Vladimir Nesov wrote:
On 10/23/07, *Richard Loosemore* <[EMAIL PROTECTED] <mailto:[EMAIL PROTECTED]>> wrote:

    To make a system do something organized, you would have to give it goals
    and motivations.  These would have to be designed:  you could not build
    a "thinking part" and then leave it to come up with motivations of its
    own.  This is a common science fiction error:  it is always assumed that
    the thinking part would develop its own mitivations.  Not so:  it has to
    have some motivations built into it.  What happens when we imagine
    science fiction robots is that we automatically insert the same
    motivation set as is found in human beings, without realising that this
    is a choice, not something that comes as part and parcel, along with
pure intelligence.

It can always pick something at random, can't it?
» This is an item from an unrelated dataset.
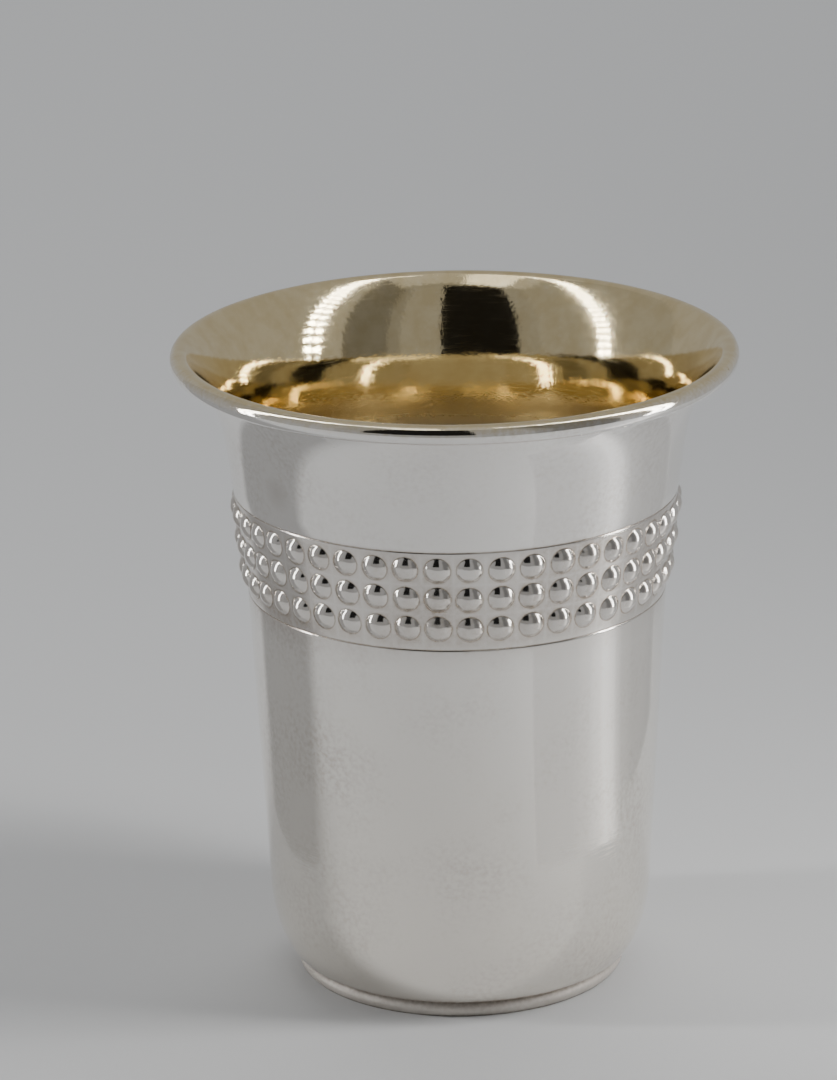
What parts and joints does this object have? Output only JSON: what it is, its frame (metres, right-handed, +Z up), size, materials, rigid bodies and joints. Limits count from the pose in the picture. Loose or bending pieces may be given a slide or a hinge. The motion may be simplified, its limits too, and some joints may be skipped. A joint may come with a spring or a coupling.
{
  "type": "kiddush cup",
  "caption": "Small silver kiddush cup with a gilded inside, a flared rolled lip, a band of pressed beads and a low foot ring.",
  "frame": {"origin": "middle of the foot ring's flat underside, at table level", "axes": "+Z up along the cup's axis, and -Y towards the side that the picture shows"},
  "size_m": [0.0648, 0.0648, 0.075],
  "materials": {
    "silver": "hand-polished silver with light tarnish outside, bright gilding inside",
    "foot_silver": "polished silver, duller where it has been handled"
  },
  "bodies": {
    "root": {"cup": "silver", "foot_ring": "foot_silver"}
  },
  "joints": []
}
Of course you can say that to do so, it must already have a motivation for it, it it all comes down to presence of design choice that makes speaking about motivations (as extracted from behavior as a whole) meaningful.

It can pick random thoughts to pursue, of course, but if there is no structure at all, I believe that the system as a whole would not appear to be in the least bit intelligent: it would not be able to even learn to get up to adult intelligence, because it will be unable to engage in any kind of learning behaviors. From the outside, nobody would say that it is behaving intelligently at all.